Andy Green was joined by Kenelm Lee Guinness, grandson of his namesake the Sunbeam’s driver in 1922, and Don Wales, nephew of Donald Campbell and grandson of Sir Malcolm Campbell – it was Sir Malcolm who persuaded the Sunbeam’s owner, Louis Coatalen, to sell it to him after the Brooklands record was set. Three years later Campbell became the first man to officially exceed 150mph, driving on Pendine Sands in Wales.
Crucially, though, the focus at the Brooklands event wasn’t just on the past but very much on the future of engineering and innovation, with four schools in attendance. The pupils were competing for top speed with remote-control cars designed in the classroom, and they also attended a panel discussion with Andy Green, Don Wales and David Turton of McMurtry Automotive, chaired by McLaren Automotive’s Johnny Swinhoe.
The panel discussed the importance of ambitious technical projects such as the Land Speed Record in pushing the envelope, enhancing the future of mobility and helping to tackle the climate crisis.
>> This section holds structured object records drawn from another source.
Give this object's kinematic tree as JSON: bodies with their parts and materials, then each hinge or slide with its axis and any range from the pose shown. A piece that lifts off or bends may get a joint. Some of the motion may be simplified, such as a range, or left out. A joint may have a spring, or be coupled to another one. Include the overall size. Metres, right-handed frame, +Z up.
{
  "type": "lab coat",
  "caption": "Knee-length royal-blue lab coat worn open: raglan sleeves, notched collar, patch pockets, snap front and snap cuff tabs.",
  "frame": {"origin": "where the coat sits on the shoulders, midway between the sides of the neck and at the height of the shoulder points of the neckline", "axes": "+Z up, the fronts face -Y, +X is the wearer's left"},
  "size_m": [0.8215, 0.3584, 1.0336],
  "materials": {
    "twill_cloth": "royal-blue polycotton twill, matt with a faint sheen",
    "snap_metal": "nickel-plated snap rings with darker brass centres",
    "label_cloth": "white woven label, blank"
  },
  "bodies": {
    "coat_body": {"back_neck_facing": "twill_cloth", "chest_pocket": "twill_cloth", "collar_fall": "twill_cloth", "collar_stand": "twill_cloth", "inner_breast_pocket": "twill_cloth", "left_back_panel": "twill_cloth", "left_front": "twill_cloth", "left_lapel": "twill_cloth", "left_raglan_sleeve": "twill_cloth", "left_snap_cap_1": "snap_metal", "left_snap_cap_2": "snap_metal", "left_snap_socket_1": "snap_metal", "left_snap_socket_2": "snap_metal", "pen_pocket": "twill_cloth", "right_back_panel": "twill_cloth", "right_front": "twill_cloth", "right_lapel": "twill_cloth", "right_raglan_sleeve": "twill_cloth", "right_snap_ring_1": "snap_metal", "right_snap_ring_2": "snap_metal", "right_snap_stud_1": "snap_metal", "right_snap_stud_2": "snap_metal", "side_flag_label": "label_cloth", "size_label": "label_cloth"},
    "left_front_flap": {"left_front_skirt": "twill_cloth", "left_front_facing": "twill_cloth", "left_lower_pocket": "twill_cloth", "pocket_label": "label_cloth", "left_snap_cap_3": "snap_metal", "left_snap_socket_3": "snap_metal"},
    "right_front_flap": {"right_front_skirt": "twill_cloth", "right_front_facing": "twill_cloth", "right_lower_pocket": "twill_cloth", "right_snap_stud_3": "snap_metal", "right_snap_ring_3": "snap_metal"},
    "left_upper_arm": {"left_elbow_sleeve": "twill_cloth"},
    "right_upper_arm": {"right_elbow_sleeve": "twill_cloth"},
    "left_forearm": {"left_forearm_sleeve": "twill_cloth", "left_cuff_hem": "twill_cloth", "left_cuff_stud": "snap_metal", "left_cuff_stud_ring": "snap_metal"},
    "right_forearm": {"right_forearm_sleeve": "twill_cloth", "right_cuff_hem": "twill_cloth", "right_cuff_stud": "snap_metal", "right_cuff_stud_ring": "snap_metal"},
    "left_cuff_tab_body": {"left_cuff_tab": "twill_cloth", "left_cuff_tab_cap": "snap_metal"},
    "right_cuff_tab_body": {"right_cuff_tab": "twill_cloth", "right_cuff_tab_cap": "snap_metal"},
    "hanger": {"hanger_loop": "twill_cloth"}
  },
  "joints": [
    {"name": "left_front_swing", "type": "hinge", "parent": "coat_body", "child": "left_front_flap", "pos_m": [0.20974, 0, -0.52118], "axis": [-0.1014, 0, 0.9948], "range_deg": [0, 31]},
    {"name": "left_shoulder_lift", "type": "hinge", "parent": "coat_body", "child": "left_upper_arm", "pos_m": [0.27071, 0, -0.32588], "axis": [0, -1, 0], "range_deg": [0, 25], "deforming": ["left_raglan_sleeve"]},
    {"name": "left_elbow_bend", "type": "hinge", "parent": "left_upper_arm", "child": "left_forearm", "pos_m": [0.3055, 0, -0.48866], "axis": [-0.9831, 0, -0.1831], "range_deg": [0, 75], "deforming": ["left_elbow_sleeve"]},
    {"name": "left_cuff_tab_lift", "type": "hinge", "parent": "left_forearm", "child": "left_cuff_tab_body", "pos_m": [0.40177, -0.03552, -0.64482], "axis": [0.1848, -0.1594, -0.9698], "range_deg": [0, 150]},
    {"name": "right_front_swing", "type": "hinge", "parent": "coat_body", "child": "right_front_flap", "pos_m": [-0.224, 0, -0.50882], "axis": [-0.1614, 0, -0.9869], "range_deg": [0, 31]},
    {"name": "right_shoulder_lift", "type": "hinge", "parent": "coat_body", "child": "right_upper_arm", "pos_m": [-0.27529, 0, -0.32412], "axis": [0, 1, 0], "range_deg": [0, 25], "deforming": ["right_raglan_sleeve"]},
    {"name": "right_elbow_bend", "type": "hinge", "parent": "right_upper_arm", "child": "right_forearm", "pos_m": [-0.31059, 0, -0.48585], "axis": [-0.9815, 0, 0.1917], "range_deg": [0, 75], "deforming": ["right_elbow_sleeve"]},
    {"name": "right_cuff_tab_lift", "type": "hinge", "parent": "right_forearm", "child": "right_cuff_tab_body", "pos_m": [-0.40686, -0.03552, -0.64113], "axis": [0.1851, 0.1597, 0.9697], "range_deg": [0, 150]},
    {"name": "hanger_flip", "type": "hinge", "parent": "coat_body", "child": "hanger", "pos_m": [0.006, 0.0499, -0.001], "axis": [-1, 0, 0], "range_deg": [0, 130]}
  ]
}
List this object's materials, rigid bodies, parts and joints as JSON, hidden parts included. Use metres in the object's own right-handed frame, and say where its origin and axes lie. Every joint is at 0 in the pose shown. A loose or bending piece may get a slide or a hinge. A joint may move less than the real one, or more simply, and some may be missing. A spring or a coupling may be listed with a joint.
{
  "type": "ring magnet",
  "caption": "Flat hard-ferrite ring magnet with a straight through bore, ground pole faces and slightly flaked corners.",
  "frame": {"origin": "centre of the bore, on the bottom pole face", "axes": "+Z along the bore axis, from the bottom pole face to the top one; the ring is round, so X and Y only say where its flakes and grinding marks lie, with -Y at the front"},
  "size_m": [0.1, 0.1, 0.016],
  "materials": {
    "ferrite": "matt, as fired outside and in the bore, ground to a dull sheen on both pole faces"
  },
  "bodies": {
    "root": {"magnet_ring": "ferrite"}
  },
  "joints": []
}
Discussion also covered the history, engineering prowess and innovation associated with the Land Speed Record, and how it can lay the groundwork for vehicles today and the mobility of tomorrow.
As part of Brooklands Museum’s dedication to promoting and enabling STEM education, it has recently established the Brooklands Innovation Academy, part of the national Science Summer School programme, co-founded by Professor Brian Cox CBE, Lord Andrew Mawson OBE and Well North Enterprises. Professor Cox will host the inspirational key event at Brooklands Museum later this year, which will be attended by 400 secondary school students.